I ran through the rain grabbing
pieces of light and shoving them in my pockets.
And so it’s time again to rethink. Was that the job I was given? To figure out how to live? To be dished out so much shit as a test to see what the human shit level is? Is that the job we are all given? If I have lived through so much worse, why am I finding living now so difficult? Does everyone ask these questions?
Today was a cloud heavy day in the Old Pueblo. For the umpteenth time this year, I woke up as if the world had shifted, and I had to learn how to walk all over again. I drug the sack of my body out of bed andI drove across cloud draped mountains to a matinee of THE EDGE OF SEVENTEEN, a very good film about teen angst and isolation.
Movies about teenagers are weird for me because the only access point I have is through my daughter’s experiences. Unless they cover (that other subject thay overshadowed my teen years). But for the most part, I watch movies about teenagers and think about my kid.
I was thinking of her all day today as I think of her most every day. Always. I feel I can never do enough or be enough for her. I try so hard, and fail even harder it seems.
This goes back to my question about rethinking what I’m doing here. How can I DO better? BE better? The question I have battled my whole life.
When I learned yesterday morning that Mark Fisher took his own life, it opened terrible floodgates of loss and dark self doubt or in a weird way affirmation.

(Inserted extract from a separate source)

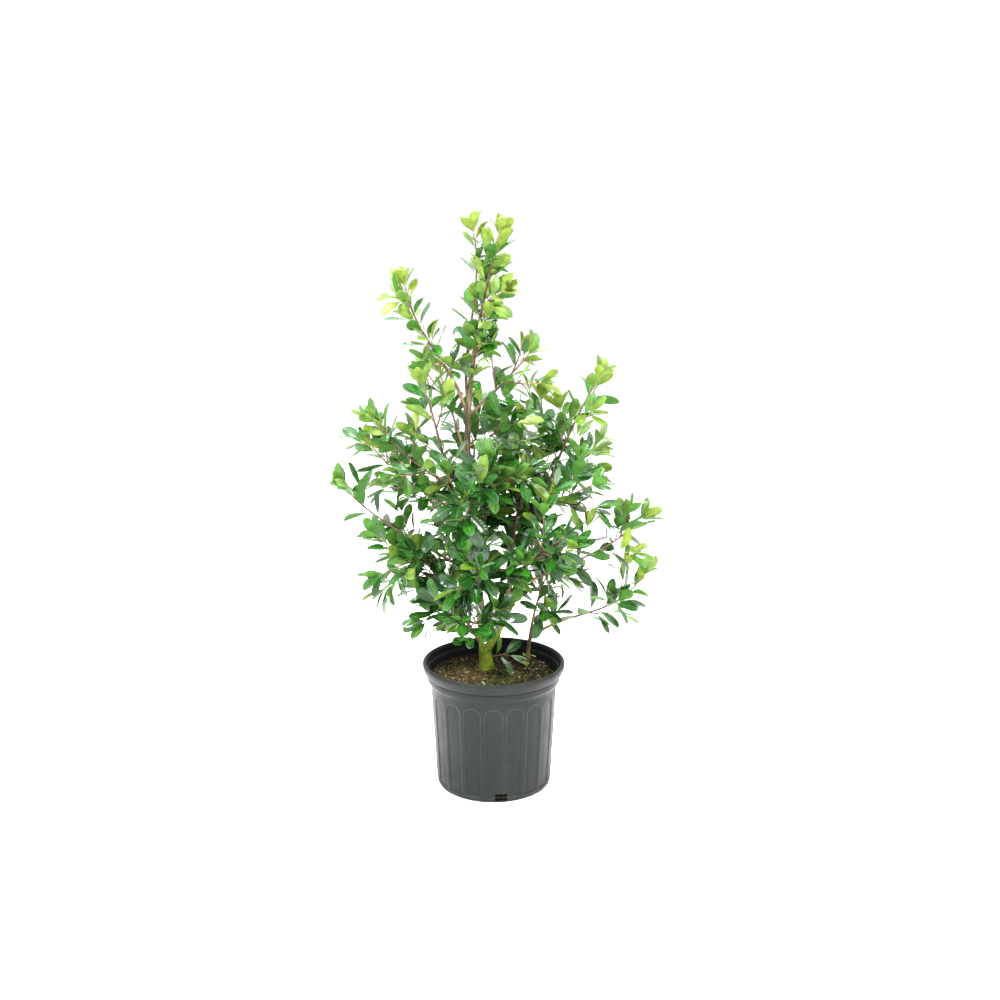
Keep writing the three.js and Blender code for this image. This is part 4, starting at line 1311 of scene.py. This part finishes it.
def make_leaves(name, finishes, chosen):
    """Some leaves as one joined piece, with a sharp edge between face and back. Each point also
    carries its place on its own leaf, for the veins."""
    count = len(chosen)
    own = {key: values[chosen] for key, values in leaves.items()}
    points = leaf_surface(own["foot"], own["ahead"], own["face"], own["size"], own["fresh"],
                          chosen * 0.618)
    first = LEAF_POINTS * np.arange(count)[:, None, None]
    faces = [(leaf_quads + first).reshape(-1, 4), (leaf_triangles + first).reshape(-1, 3)]
    nodes = sorted({masses[n]["name"] + "_leaves" for n in own["mass"]})
    tints = [np.tile(quad_tint, count), np.tile(triangle_tint, count)]
    place = np.tile(np.column_stack([LEAF_X, np.abs(LEAF_Y), 0 * LEAF_X]), (count, 1))
    piece = make_piece("leaves_" + name, points.reshape(-1, 3), faces, finishes, "foliage", nodes,
                       tints, {"blade": place})
    ends = np.zeros(2 * len(piece.data.edges), np.int32)
    piece.data.edges.foreach_get("vertices", ends)
    local = ends.reshape(-1, 2) % LEAF_POINTS
    border = np.where(local < GRID, np.isin(local % COLUMNS, (0, 5)), True).all(1)
    sharp = piece.data.attributes.new("sharp_edge", "BOOLEAN", "EDGE")
    sharp.data.foreach_set("value", border)


# %% [markdown]
# The leaf's face has a wax coat, so it has a second, sharper gloss over its own. A fresh leaf is
# still soft and has less of it. The face is a little wavy and has side veins, which only show in
# the gloss, so both are bump. The rib is paler and the back is matte.

# %% Leaf finishes
TONES = {  # the least freshness, the face, the back and the rib, the roughness and the coat
    "tip": (0.78, (106, 126, 32), (126, 148, 58), (124, 146, 52), 0.45, 0.3),
    "young": (0.56, (92, 123, 34), (118, 146, 58), (116, 144, 54), 0.38, 0.5),
    "fresh": (0.36, (62, 108, 32), (102, 140, 60), (98, 140, 56), 0.3, 1.0),
    "mature": (0.17, (34, 90, 21), (84, 132, 52), (76, 128, 46), 0.26, 1.0),
    "dark": (-9, (21, 67, 16), (68, 114, 44), (56, 108, 38), 0.24, 1.0),
}
VEINS = 8.0  # side veins along a leaf


def side_veins(finish):
    """The side veins as a height from -1 to 1: the sine of the place along the leaf less a part of
    the place across it, which slants the veins toward the tip."""
    slope = (2 * np.pi * VEINS, -0.3 * np.pi * VEINS, 0)
    slant = finish.node("VectorMath", {0: finish.own("blade", "Vector"), 1: slope}, "Value",
                        operation="DOT_PRODUCT")
    return finish.node("Math", {0: slant}, operation="SINE")


def leaf_finish(name, colour, roughness, specular, coat, waves):
    """One side of a leaf: its colour a quarter darker and lighter in fine noise, and waves."""
    finish = Finish(name, roughness, specular, Coat_Weight=coat, Coat_Roughness=0.17)
    cells = finish.noise(75, detail=3)
    finish.lead(finish.ramp(cells, (0.34, scaled(colour, 0.74)), (0.66, scaled(colour, 1.26))),
                "Base Color")
    finish.relief(finish.noise(70, detail=1), waves)
    return finish


def leaf_finishes(tone, upper, under, rib, gloss, coat):
    """The three materials of one tone: the glossy face with its side veins, the pale rib and the
    matte back."""
    face = leaf_finish(f"leaf_{tone}_face", srgb(*upper), gloss, 0.65, coat, 0.8)
    face.relief(side_veins(face), 0.06)
    rib = leaf_finish(f"leaf_{tone}_rib", srgb(*rib), 0.35, 0.4, 0.0, 0.2)
    back = leaf_finish(f"leaf_{tone}_back", srgb(*under), 0.55, 0.2, 0.0, 0.2)
    return [face.material, rib.material, back.material]


# %% The leaves of each tone
left_over = np.ones(len(leaves["size"]), bool)
for tone, (least, *look) in TONES.items():
    chosen = np.flatnonzero(left_over & (leaves["fresh"] > least))
    left_over[chosen] = False
    make_leaves(tone + "_1", leaf_finishes(tone, *look), chosen)
    print(tone, len(chosen))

Suicide is no stranger to me. My own brother took his own life while I stood outside his door for days knocking and calling his name while he lay on the mattress dead. My paternal Aunt Lois took her life. She overdosed and drowned herself in the Pacific at the same time. My mother was in and out of hospitalizations for suicide attempts multiple times during my early adolescence.
I have fought suicide for my entire adult life. Ever since I survived the streets. In 1987, I literally died of an overdose I took because I felt so guilty for getting drunk with my dad on Christmas. December 26, I took an overdose and was DOA when I arrived at the hospital. My heart stopped beating. My lungs stopped breathing. They brought me back from the dead.
When my dad died, it’s like my sole reference point for existence was pulled out from under me, and all I have felt is guilt for the things I should have done, confusion and anger about how I can love a man who hurt me so badly, sadness and loss for the gift of love he gave my daughter though he gave me a shit childhood, and also a never-ceasing feeling that my life on this planet is over.
All of this went through my head today. Because honestly, as a person who has suffered suicidal depression, when I got the word of Mark’s death, I for a minute thought, “If he could do it, I could do it.” I did. I’m sure I’m not the only one.
But I can’t do it. What has kept me holding on is my daughter and my ability to not only imagine but also feel what my death (especially by suicide) would do to her. She would never recover, and there would be no do-overs.
So today, I have taken this tragic event and turned it to an affirmation of life. I just need to get through each breath every day. Just that. For my daughter. For my cats. For me. For those who love me assuming there are some. (Like I said, I tend toward dark isolation.)
I have killed myself with the pressure I put on myself from the traumatic bond I had with my dad. It was killing me before he died, and it’s killing me after he died. I have tried so hard to do everything while I constantly feel that I do nothing. He wouldn’t have wanted that. Despite everything, he would have wanted me to live.
It’s hard as exhausted as I am. I have lived too many lives in this lifetime. But I have to just push through.
Tonight I went for a long in a winter storm. I’m still shivering cold from it. The sky delivered these miracles which I took with my cell phone. Then rain shorted it out. Said be silent.
And then the sky bled miracles and ghosts . . .
Shortly after taking these photos, I was running down the street when my daughter passed me on her bike. Her rear light was pulsing like a heartbeat. A heartbeat I must care for. A heartbeat for which I must keep my heart alive.
I came home and played electric guitar for the first time since Marlowe was diagnosed with terminal cancer. We have a new little rescue kitten Mustafar. I also call him Moose, Little Moose, and Mr. White Whisker. He came into a house where both humans and felines were grieving the tragic early death of Marlowe, but Little Moose has adapted and become part of our crazy family. However, because he was fostered by senior citizens, he was quite taken aback by the electric guitar. I am sure this will change in time. And I will too. Like finally shedding the many layers of darkness, or at least peeling away a few of the scraps.
A very hard message to receive: that someone’s death was maybe what I needed to appreciate the value of my life.
Meet Mustafar, Mr. White Whisker, Moose. He's so tiny. 3 pounds, 2 ounces. But he's adjusting to anarchy very quickly.